No, Trump is Not ‘Packing’ the Courts

On May 8 President Trump announced his nominees to fill 10 of the 120 vacancies on federal district and appellate courts. All 10 have conservative pedigrees. They were on a list supplied by the conservative Heritage Foundation (the same list from which Trump picked Neil Gorsuch). Or they were vetted by the conservative Federalist Society—or in the case of Notre Dame law professor Amy Coney Barrett, nominated by Trump for the 7th U.S. Circuit Court of Appeals—had clerked for the late conservative Justice Antonin Scalia.

Here’s the headline on the Associated Press story that was picked up by media across the country within minutes of Trump’s announcement:

“Trump Begins Effort to Pack Courts With Conservatives”

And here’s the story’s lead sentence:

President Trump will name nearly a dozen judges as nominees for key posts as he works to pack the nation’s federal courts with more conservative voices.

Pack? “Packing the court” has a specific meaning that anyone who has studied American history ought to know. It refers to Franklin D. Roosevelt’s efforts in 1937 to add more justices to the nine-member Supreme Court so as to dilute the then-conservative majority whose rulings had struck down several of Roosevelt’s New Deal laws as unconstitutional. Roosevelt proposed to expand the high court by up to six members by adding an additional, presumably liberal, justice for every sitting justice over the age of 70. Roosevelt’s proposal got nowhere, thanks to strong bipartisan opposition in Congress. Nor have historians, even liberal historians, been kind to Roosevelt’s blatant efforts to manipulate Supreme Court rulings in his favor.

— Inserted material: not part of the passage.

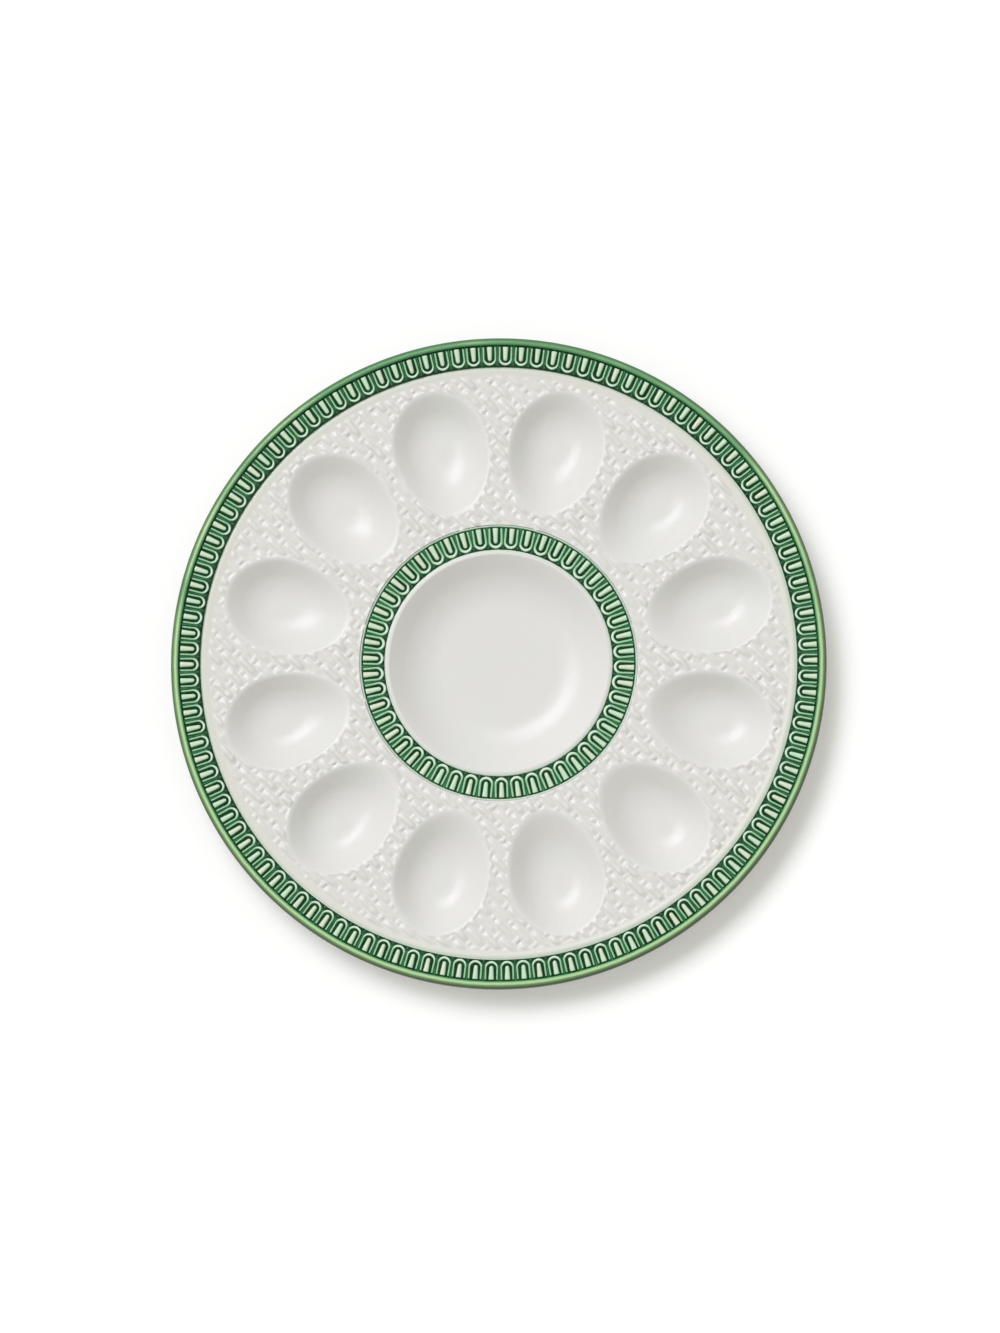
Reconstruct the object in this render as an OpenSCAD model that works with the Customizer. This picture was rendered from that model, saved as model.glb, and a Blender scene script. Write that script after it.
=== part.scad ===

But now, the phrase “pack the courts,” at least to perpetually Trump-outraged progressives, seems to be synonymous with the phrase “appoint conservative judges.” Hence this statement by Nan Aron, head of the ultra-liberal Alliance for Justice, to the New York Times the day before Trump’s announcement:

The Trump administration has made clear its intention to benefit from Republican obstructionism and to pack the federal courts with ultraconservatives given a stamp of approval by the Federalist Society.

Since many in the mainstream media seem to pick up their vocabulary straight from the mouths of liberal ideologues such as Aron, “pack the courts” duly worked its way into the AP story.

Fortunately, saner and more history-aware heads seemed to prevail at the AP, which changed its headline to the more measured:

“Trump Moves to Get More Conservatives on Federal Bench”

The AP also revised its lead:

The Trump administration on Monday named 10 judges and other law professionals it plans to nominate for key posts as President Donald Trump works to place more conservatives on the nation’s federal courts.

But not before a number of news outlets had carried the AP account with its original loaded word “pack,” among them the New York Times, the Boston Globe, the Boston Herald, and the Pittsburgh Post-Gazette. The Times and the Herald switched to the new “pack”-free wording—but the Globe and the Post-Gazette did not. (You can trace the history of the revisions or lack thereof by googling the phrase “Trump packs courts” and by scrutinizing the HTML code on the links to the AP story itself and to the various news outlets that picked it up.)

Meanwhile, though, the phrase “pack the court” lives on as a synonym for “appoint conservative jurists, as in this U.S. News story about likely future Trump appointees to the Supreme Court:

Analysts predict the president could have as many as three appointments in his first term—a rare chance for Republicans to pack the court with conservatives and create an implacable, 6-3 or 7-2 conservative majority that would last for generations.

Roosevelt’s scheme might have died, but its pejorative implications won’t die, at least for liberals in search of a talking point.